_Provided data_
------------------------------------------------------------

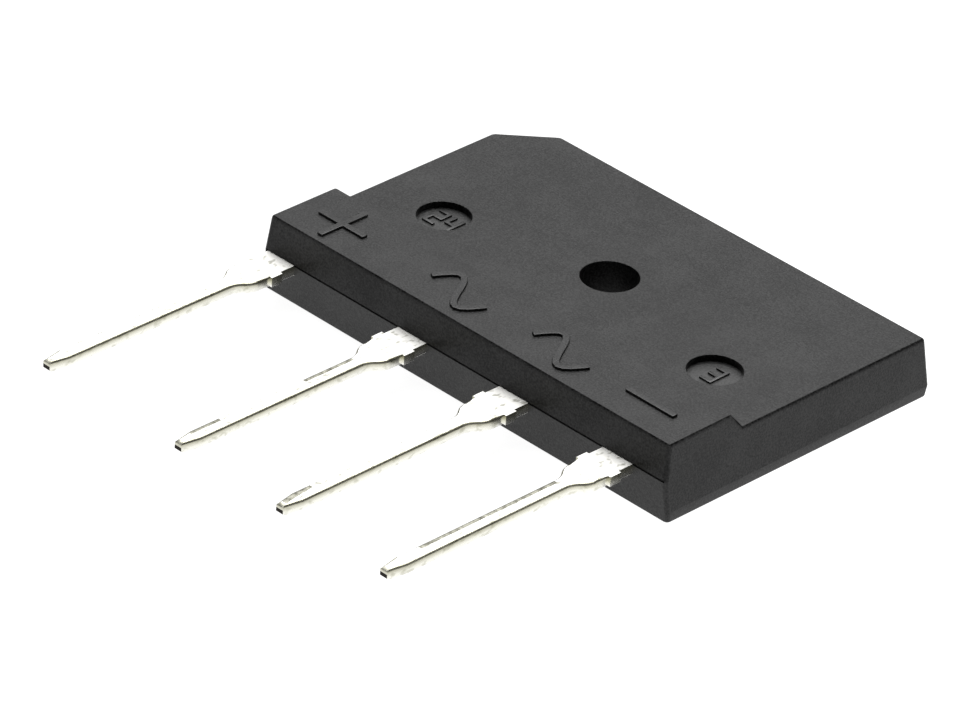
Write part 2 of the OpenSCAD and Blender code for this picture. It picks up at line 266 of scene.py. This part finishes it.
# painted shade: a copy of the epoxy with less gloss, so the upper walls show darker
epoxyWallPaintedShade = mouldedEpoxy("epoxyOnUpperWallsPaintedShade", 0.158, 0.34, 0.5)
# painted light: a copy of the epoxy with more gloss for the band below the part line, where the
# floor lights it from below
epoxyLowerPaintedLight = mouldedEpoxy("epoxyFromLowerToolPaintedLight", 0.28, 0.4, 0.5)
# pressed by a polished pin, and given extra gloss as painted light over the shade in the mark:
# brighter
epoxyPinPaintedLight = mouldedEpoxy("epoxyUnderEjectorPinPaintedLight", 0.45, 0.4, 0.5)
# painted sheen: extra gloss on the tops of the raised signs
epoxySignPaintedSheen = mouldedEpoxy("epoxyOnRaisedSignsPaintedSheen", 0.32, 0.4, 0.5)
bodyFinishes = [epoxyTop, epoxyWallPaintedShade, epoxyLowerPaintedLight, epoxyPinPaintedLight, epoxySignPaintedSheen]

# on the rolled faces: matte white
tinRolled = tinPlate("hotDippedTin", 0.62, "#b2b1a8", ("#ffffff",) * 4, 0.4)
# on the burnished sides: bright, with a painted reflection that turns them olive towards the top
tinStamped = tinPlate("hotDippedTinOnStampedEdge", 0.24, "#d4d3ca",
                      ("#ffffff", "#f6f6ef", "#c9c8ba", "#a9a897"))
# drawn round the punched edge: duller, with a painted reflection that darkens it towards the top
tinRollOver = tinPlate("hotDippedTinOnRollOver", 0.38, "#d4d3ca",
                       ("#ffffff", "#efeee4", "#c6c5b6", "#b0af9f"))

# sheared after plating: bare and dark
cutEnd = grainedMetal("shearedCopperEnd", "#171412", "#2e2925", 0.1 * mm, 0.5)
# painted dark reflection: olive grey on left edges and tip edges that would mirror the dark room
tinPaintedDarkReflection = grainedMetal("tinWithPaintedDarkReflection", "#55544a", "#a5a498", 0.3 * mm, 0.45)
# ground wafer: grey and satin
silicon = grainedMetal("lappedSilicon", "#4c4f55", "#6a6e75", 0.05 * mm, 0.35)
# reflowed: soft silver
solder = grainedMetal("reflowedSolder", "#a7a8a6", "#c8c9c6", 0.2 * mm, 0.32)
# stamped strip: warm and satin
copper = grainedMetal("stampedCopper", "#a9623f", "#c47d56", 0.3 * mm, 0.3)
leadFinishes = [tinRolled, tinStamped, cutEnd, tinPaintedDarkReflection, tinRollOver]
print("materials made")


shot = {
    "aim": (0, -6 * mm, 2 * mm),
    "azimuth": 43.142,                    # degrees
    "elevation": 31.448,
    "roll": 4.239,
    "distance": 365.547 * mm,
    "slide": (-2.386 * mm, -1.24 * mm),   # across and up, before the roll
    "lens": 262.59,
}


def awayAt(azimuth, elevation):
    # azimuth 0 looks at the lead side, 90 at the minus end
    a, e = azimuth * deg, elevation * deg
    return Vector((math.sin(a) * math.cos(e), -math.cos(a) * math.cos(e), math.sin(e)))


def placeCamera():
    back = awayAt(shot["azimuth"], shot["elevation"])
    across = (-back).cross(Vector((0, 0, 1))).normalized()
    upward = across.cross(-back)
    data = bpy.data.cameras.new("productCamera")
    data.sensor_width = 36
    data.lens = shot["lens"]
    data.clip_start, data.clip_end = 0.01, 10
    camera = bpy.data.objects.new("productCamera", data)
    bpy.context.scene.collection.objects.link(camera)
    place = (Vector(shot["aim"]) + back * shot["distance"]
             + across * shot["slide"][0] + upward * shot["slide"][1])
    turn = Matrix((across, upward, back)).transposed()
    camera.matrix_world = (Matrix.Translation(place) @ turn.to_4x4()
                           @ Matrix.Rotation(shot["roll"] * deg, 4, "Z"))
    bpy.context.scene.camera = camera


softboxes = {
    # name: (azimuth it stands at, elevation, distance, width, height, power)
    "backLeftBox": (-137, 38, 0.50, 0.60, 0.44, 0.9),
    "overheadBox": (-137, 72, 0.50, 0.50, 0.40, 4.5),
}
roomLight = 0.09


def placeLights():
    for name, (azimuth, elevation, distance, width, height, power) in softboxes.items():
        away = awayAt(azimuth, elevation)
        data = bpy.data.lights.new(name, "AREA")
        data.shape = "RECTANGLE"
        data.size, data.size_y = width, height
        data.energy = power
        lamp = bpy.data.objects.new(name, data)
        lamp.location = away * distance
        lamp.rotation_mode = "QUATERNION"
        lamp.rotation_quaternion = away.to_track_quat("Z", "Y")
        bpy.context.scene.collection.objects.link(lamp)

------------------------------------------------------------

_Exercise description_
Set down every line of the listing above again, exactly as given.

_Answer below_
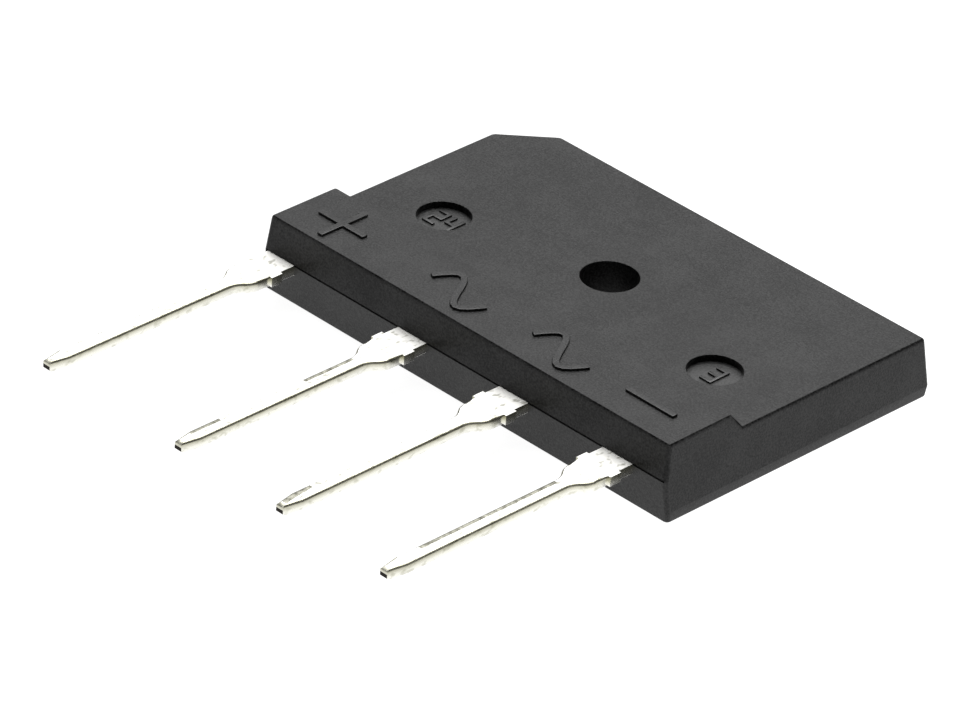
Write part 2 of the OpenSCAD and Blender code for this picture. It picks up at line 266 of scene.py. This part finishes it.
# painted shade: a copy of the epoxy with less gloss, so the upper walls show darker
epoxyWallPaintedShade = mouldedEpoxy("epoxyOnUpperWallsPaintedShade", 0.158, 0.34, 0.5)
# painted light: a copy of the epoxy with more gloss for the band below the part line, where the
# floor lights it from below
epoxyLowerPaintedLight = mouldedEpoxy("epoxyFromLowerToolPaintedLight", 0.28, 0.4, 0.5)
# pressed by a polished pin, and given extra gloss as painted light over the shade in the mark:
# brighter
epoxyPinPaintedLight = mouldedEpoxy("epoxyUnderEjectorPinPaintedLight", 0.45, 0.4, 0.5)
# painted sheen: extra gloss on the tops of the raised signs
epoxySignPaintedSheen = mouldedEpoxy("epoxyOnRaisedSignsPaintedSheen", 0.32, 0.4, 0.5)
bodyFinishes = [epoxyTop, epoxyWallPaintedShade, epoxyLowerPaintedLight, epoxyPinPaintedLight, epoxySignPaintedSheen]

# on the rolled faces: matte white
tinRolled = tinPlate("hotDippedTin", 0.62, "#b2b1a8", ("#ffffff",) * 4, 0.4)
# on the burnished sides: bright, with a painted reflection that turns them olive towards the top
tinStamped = tinPlate("hotDippedTinOnStampedEdge", 0.24, "#d4d3ca",
                      ("#ffffff", "#f6f6ef", "#c9c8ba", "#a9a897"))
# drawn round the punched edge: duller, with a painted reflection that darkens it towards the top
tinRollOver = tinPlate("hotDippedTinOnRollOver", 0.38, "#d4d3ca",
                       ("#ffffff", "#efeee4", "#c6c5b6", "#b0af9f"))

# sheared after plating: bare and dark
cutEnd = grainedMetal("shearedCopperEnd", "#171412", "#2e2925", 0.1 * mm, 0.5)
# painted dark reflection: olive grey on left edges and tip edges that would mirror the dark room
tinPaintedDarkReflection = grainedMetal("tinWithPaintedDarkReflection", "#55544a", "#a5a498", 0.3 * mm, 0.45)
# ground wafer: grey and satin
silicon = grainedMetal("lappedSilicon", "#4c4f55", "#6a6e75", 0.05 * mm, 0.35)
# reflowed: soft silver
solder = grainedMetal("reflowedSolder", "#a7a8a6", "#c8c9c6", 0.2 * mm, 0.32)
# stamped strip: warm and satin
copper = grainedMetal("stampedCopper", "#a9623f", "#c47d56", 0.3 * mm, 0.3)
leadFinishes = [tinRolled, tinStamped, cutEnd, tinPaintedDarkReflection, tinRollOver]
print("materials made")


shot = {
    "aim": (0, -6 * mm, 2 * mm),
    "azimuth": 43.142,                    # degrees
    "elevation": 31.448,
    "roll": 4.239,
    "distance": 365.547 * mm,
    "slide": (-2.386 * mm, -1.24 * mm),   # across and up, before the roll
    "lens": 262.59,
}


def awayAt(azimuth, elevation):
    # azimuth 0 looks at the lead side, 90 at the minus end
    a, e = azimuth * deg, elevation * deg
    return Vector((math.sin(a) * math.cos(e), -math.cos(a) * math.cos(e), math.sin(e)))


def placeCamera():
    back = awayAt(shot["azimuth"], shot["elevation"])
    across = (-back).cross(Vector((0, 0, 1))).normalized()
    upward = across.cross(-back)
    data = bpy.data.cameras.new("productCamera")
    data.sensor_width = 36
    data.lens = shot["lens"]
    data.clip_start, data.clip_end = 0.01, 10
    camera = bpy.data.objects.new("productCamera", data)
    bpy.context.scene.collection.objects.link(camera)
    place = (Vector(shot["aim"]) + back * shot["distance"]
             + across * shot["slide"][0] + upward * shot["slide"][1])
    turn = Matrix((across, upward, back)).transposed()
    camera.matrix_world = (Matrix.Translation(place) @ turn.to_4x4()
                           @ Matrix.Rotation(shot["roll"] * deg, 4, "Z"))
    bpy.context.scene.camera = camera


softboxes = {
    # name: (azimuth it stands at, elevation, distance, width, height, power)
    "backLeftBox": (-137, 38, 0.50, 0.60, 0.44, 0.9),
    "overheadBox": (-137, 72, 0.50, 0.50, 0.40, 4.5),
}
roomLight = 0.09


def placeLights():
    for name, (azimuth, elevation, distance, width, height, power) in softboxes.items():
        away = awayAt(azimuth, elevation)
        data = bpy.data.lights.new(name, "AREA")
        data.shape = "RECTANGLE"
        data.size, data.size_y = width, height
        data.energy = power
        lamp = bpy.data.objects.new(name, data)
        lamp.location = away * distance
        lamp.rotation_mode = "QUATERNION"
        lamp.rotation_quaternion = away.to_track_quat("Z", "Y")
        bpy.context.scene.collection.objects.link(lamp)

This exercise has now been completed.